Prepare NOW for a smoother transition. It will be here Nov 7th. We will set the clocks back before bed Sat Nov 6th.
While those without children might get an extra hour of sleep with the “fall back”, this time change could effect your baby or child’s sleep and your whole next few weeks, so here are some tips to help ease the transition, beforehand. This is the easier of the time change and could even help you fix some sleep challenges, so don’t sweat it.
1 A) If your child has a regular bedtime that’s working:
Start now by moving bedtime later. You can do this over 4 nights in 15min increments or over two nights in half-hour increments.

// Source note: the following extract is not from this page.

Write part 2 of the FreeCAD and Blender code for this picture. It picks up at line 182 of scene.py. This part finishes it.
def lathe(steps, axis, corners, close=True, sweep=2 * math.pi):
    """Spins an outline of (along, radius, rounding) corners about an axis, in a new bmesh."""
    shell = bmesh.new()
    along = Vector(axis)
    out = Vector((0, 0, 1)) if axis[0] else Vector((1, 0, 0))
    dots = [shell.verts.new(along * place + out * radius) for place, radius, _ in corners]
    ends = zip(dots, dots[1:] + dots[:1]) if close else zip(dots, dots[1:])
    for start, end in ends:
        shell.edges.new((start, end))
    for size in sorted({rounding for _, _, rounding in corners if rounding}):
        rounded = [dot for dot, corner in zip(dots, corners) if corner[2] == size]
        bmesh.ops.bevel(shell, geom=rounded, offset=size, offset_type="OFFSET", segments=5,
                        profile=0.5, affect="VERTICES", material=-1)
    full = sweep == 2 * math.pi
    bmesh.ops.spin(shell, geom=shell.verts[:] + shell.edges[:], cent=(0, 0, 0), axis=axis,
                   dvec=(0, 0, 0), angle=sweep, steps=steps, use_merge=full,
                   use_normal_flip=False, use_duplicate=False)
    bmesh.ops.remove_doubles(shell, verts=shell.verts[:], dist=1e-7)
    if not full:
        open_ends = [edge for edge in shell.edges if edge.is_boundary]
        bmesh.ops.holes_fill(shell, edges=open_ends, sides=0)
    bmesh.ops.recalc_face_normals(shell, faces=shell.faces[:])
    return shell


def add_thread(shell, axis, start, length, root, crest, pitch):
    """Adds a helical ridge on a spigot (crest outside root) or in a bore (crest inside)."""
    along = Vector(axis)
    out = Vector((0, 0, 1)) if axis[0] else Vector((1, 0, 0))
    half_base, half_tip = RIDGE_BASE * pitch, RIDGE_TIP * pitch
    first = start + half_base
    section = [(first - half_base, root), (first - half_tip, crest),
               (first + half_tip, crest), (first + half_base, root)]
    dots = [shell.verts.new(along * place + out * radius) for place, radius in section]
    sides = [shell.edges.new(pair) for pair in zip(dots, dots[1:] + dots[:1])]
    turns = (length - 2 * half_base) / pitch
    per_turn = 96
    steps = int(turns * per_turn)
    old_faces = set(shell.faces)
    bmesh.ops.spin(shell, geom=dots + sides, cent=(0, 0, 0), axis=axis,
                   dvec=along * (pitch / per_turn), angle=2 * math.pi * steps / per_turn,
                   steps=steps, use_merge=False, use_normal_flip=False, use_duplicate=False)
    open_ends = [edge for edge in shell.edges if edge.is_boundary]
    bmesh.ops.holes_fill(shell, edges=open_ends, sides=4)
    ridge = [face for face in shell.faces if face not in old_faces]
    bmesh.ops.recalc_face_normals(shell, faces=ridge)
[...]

By Sunday night you’re set. Let your child wake up incrementally later in the morning, in equal amounts to how late they stayed up -if possible- as well but not more than an hour after 4 nights. Or let them wake whenever they do in the morning (Ideal to set an ok-to-wake time for toddlers or preschoolers to leave the room and turn on lights).

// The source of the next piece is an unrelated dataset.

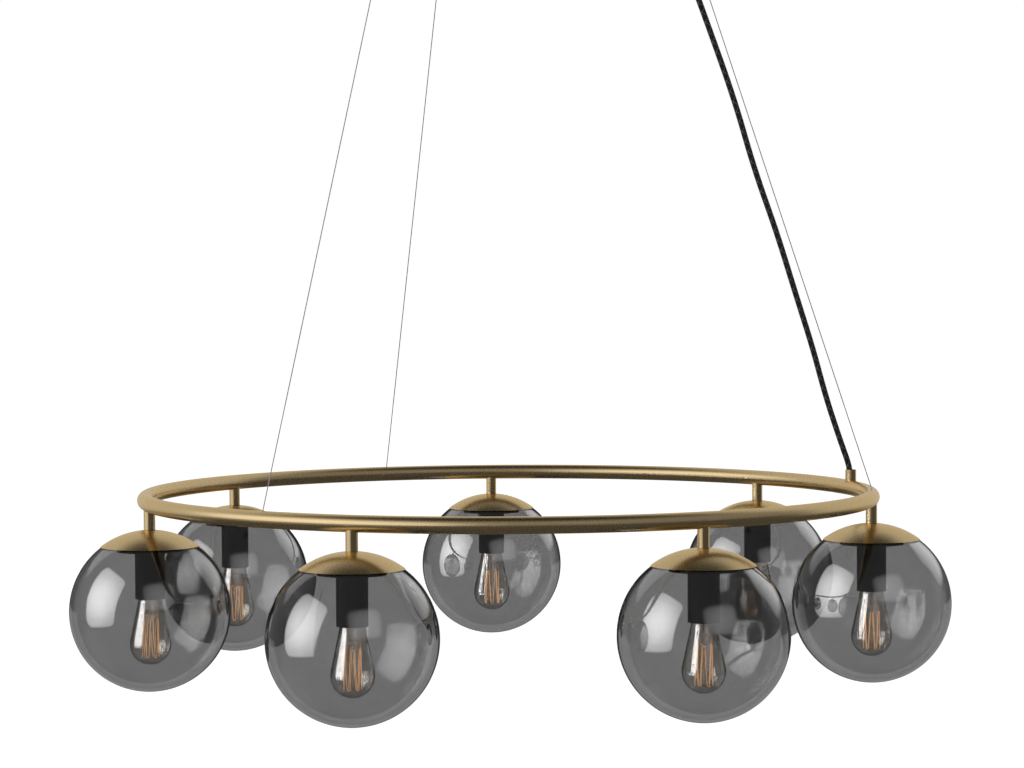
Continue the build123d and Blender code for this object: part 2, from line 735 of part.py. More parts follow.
wire_angles = angles(wire_count, first_wire_angle)
write("wire_ferrules", group([make_ferrule(angle) for angle in wire_angles]))
gripper = make_gripper()
plunger = make_plunger()
gripper_places = [around(angle, gripper_circle_radius) for angle in wire_angles]
write("wire_grippers", group([place * gripper for place in gripper_places]))
for number, angle in enumerate(wire_angles, start=1):
    wire, wire_length = make_wire(angle)
    write(f"suspension_wire_{number}", wire)
    write(f"gripper_plunger_{number}", around(angle, gripper_circle_radius) * plunger)
    print(f"suspension wire {number}: {wire_length:.0f} mm long, bend radius {wire_bend_radius:.0f} mm")

cable_corners = cable_points()
cable_radii = corner_radii(cable_corners)
cable, cable_length = cord(cable_corners, cable_radii, cable_diameter)
write("power_cable", cable)
section_area = math.pi * cable_diameter ** 2 / 4
print("power cable corner radii:", ", ".join(f"{radius:.0f}" for radius in cable_radii), "mm")
print(f"power cable: {cable_length:.0f} mm long, volume over section x length "
      f"{cable.volume / (section_area * cable_length):.4f}")

write("ceiling_plate", make_ceiling_plate())
write("canopy_cover", make_canopy_cover())
tab_angles = angles(tab_count, first_tab_angle)
clamp_screw = make_clamp_screw()
write("cover_screws", group([Rot(0, 0, angle) * clamp_screw for angle in tab_angles]))
write("cord_bush", make_cord_bush())
write("cable_clamp", make_cable_clamp())
write("terminal_block", make_terminal_block())
write("supply_leads", make_supply_leads())
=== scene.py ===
import math

import bpy
import numpy as np
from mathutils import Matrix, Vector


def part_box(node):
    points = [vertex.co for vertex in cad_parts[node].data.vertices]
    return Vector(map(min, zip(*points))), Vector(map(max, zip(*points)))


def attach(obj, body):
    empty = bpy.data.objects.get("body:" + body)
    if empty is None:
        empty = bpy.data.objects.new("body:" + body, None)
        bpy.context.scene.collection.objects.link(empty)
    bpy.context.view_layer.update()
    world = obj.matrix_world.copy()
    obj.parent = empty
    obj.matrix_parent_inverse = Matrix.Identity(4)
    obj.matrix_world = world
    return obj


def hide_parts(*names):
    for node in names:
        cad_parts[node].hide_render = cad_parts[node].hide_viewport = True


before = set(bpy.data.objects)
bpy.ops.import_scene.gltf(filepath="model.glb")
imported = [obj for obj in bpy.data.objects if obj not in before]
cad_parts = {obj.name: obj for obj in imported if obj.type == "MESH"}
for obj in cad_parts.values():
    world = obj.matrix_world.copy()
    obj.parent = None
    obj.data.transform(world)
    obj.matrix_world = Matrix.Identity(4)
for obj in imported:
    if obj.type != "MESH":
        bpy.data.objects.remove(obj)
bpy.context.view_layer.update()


# ---- Ring
# One hoop of round brass tube, bent in three lengths and welded, then brushed to a satin
# finish. It carries the seven lamps, and the whole lamp hangs on it.
ring_low, ring_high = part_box("ring_tube")
ring_height = (ring_low.z + ring_high.z) / 2


def shader_group(name, inputs, outputs):
    """Empty node group with float and vector inputs, each given as (name, type, value)."""
    group = bpy.data.node_groups.new(name, "ShaderNodeTree")
    for label, kind, value in inputs:
        socket = group.interface.new_socket(label, in_out="INPUT", socket_type=kind)
        if value is not None:
            socket.default_value = value
    for label, kind in outputs:
        group.interface.new_socket(label, in_out="OUTPUT", socket_type=kind)
    start = group.nodes.new("NodeGroupInput")
    end = group.nodes.new("NodeGroupOutput")
    return group, start, end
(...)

1 B) If you child currently goes to bed later than you want:
Daylight Savings end is a great time to move your child’s bedtime a bit earlier if you got all out of wack. Just move bedtime later by half an hour the same night you set the clocks back. That allows you to split the difference and after the change night, your child will then be going to bed just a half hour “later” than they did before. So if bedtime was 9pm, the clock Sunday night will say 8pm during your child’s regular bedtime but they should be plenty sleepy (8:30 on their internal clock). So you now have a new technically earlier bedtime that still feels like sleepy time to your child. It will be plenty dark outside and if your child is old enough to ask about the time, just say we are following what the light is doing and it is now dark earlier.

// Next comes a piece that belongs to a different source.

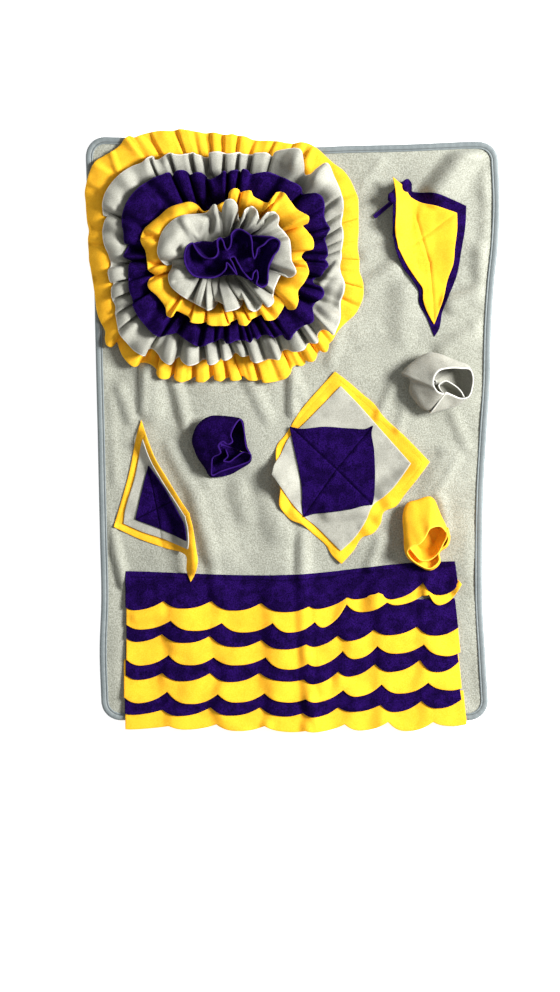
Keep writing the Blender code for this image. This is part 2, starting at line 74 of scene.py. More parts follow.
def lamp_at(distance, turn, height):
    """Place in metres at a bearing and a height angle from the mat, both in degrees."""
    turn, height = np.radians([turn, height])
    flat = distance * np.cos(height)
    return np.array([flat * np.cos(turn), flat * np.sin(turn), distance * np.sin(height)])


def add_camera():
    """A camera whose long side, the render's height, spans its pixels times the pixel size."""
    data = bpy.data.cameras.new("camera")
    data.lens, data.sensor_width = LENS, SENSOR
    data.clip_end = VIEW_ENDS
    camera = bpy.data.objects.new("camera", data)
    camera.location = (
        (RENDER[0] / 2 - MAT_MIDDLE[0]) * PIXEL_SIZE * MM,
        (MAT_MIDDLE[1] - RENDER[1] / 2) * PIXEL_SIZE * MM,
        RENDER[1] * PIXEL_SIZE * MM * LENS / SENSOR,
    )
    bpy.context.scene.collection.objects.link(camera)
    bpy.context.scene.camera = camera
    return camera


def add_lamp(name, where, size, watts):
    """A square area lamp that faces the mat."""
    data = bpy.data.lights.new(name, "AREA")
    data.shape, data.size, data.energy = "SQUARE", size, watts
    lamp = bpy.data.objects.new(name, data)
    lamp.location = where
    lamp.rotation_mode = "QUATERNION"
    lamp.rotation_quaternion = lamp.location.to_track_quat("Z", "Y")
    bpy.context.scene.collection.objects.link(lamp)


def light_world(strength):
    """A plain white world of a given strength."""
    world = bpy.data.worlds.new("studio")
    world.use_nodes = True
    sky = world.node_tree.nodes["Background"]
    sky.inputs["Color"].default_value = WHITE
    sky.inputs["Strength"].default_value = strength
    bpy.context.scene.world = world


camera = add_camera()
add_lamp("key", lamp_at(LAMP_DISTANCE, LAMP_TURN, LAMP_HEIGHT), LAMP_SIZE, LAMP_WATTS)
light_world(WORLD_LIGHT)
bpy.context.scene.view_settings.view_transform = "Standard"
print("camera", [round(v, 3) for v in camera.location], "m")

# %% [markdown]
# ## Curves and ridges
#
# Nearly every shape below is read from a short table of measured places. A cubic that takes
# each knot's slope from its neighbours passes smoothly through them. Creases and lifted edges
# are ridges: a raised cosine across a line, which starts and ends without a kink.

# %% Curves through measured places


def smooth(t):
    """Smooth step from 0 to 1 as t goes from 0 to 1: 3 t squared less 2 t cubed."""
    t = np.clip(t, 0.0, 1.0)
    return t * t * (3.0 - 2.0 * t)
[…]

Even if you can’t get your child to sleep in at all at first, still move naps gradually later with these plans and all will even out in a couple of days. So wake may be the same or earlier, but nap might be 15/30min later so your little one isn’t too tired by bedtime.
If you wish your child’s bedtime was even earlier than what I suggest above and you aren’t worried about them waking up early, you can do that as a next step further into the month when it will begin to feel extra dark. We are animals meant to hibernate just a bit/ sleep a bit more and certainly earlier as long as it is dark when they go to bed, for optimal melatonin production.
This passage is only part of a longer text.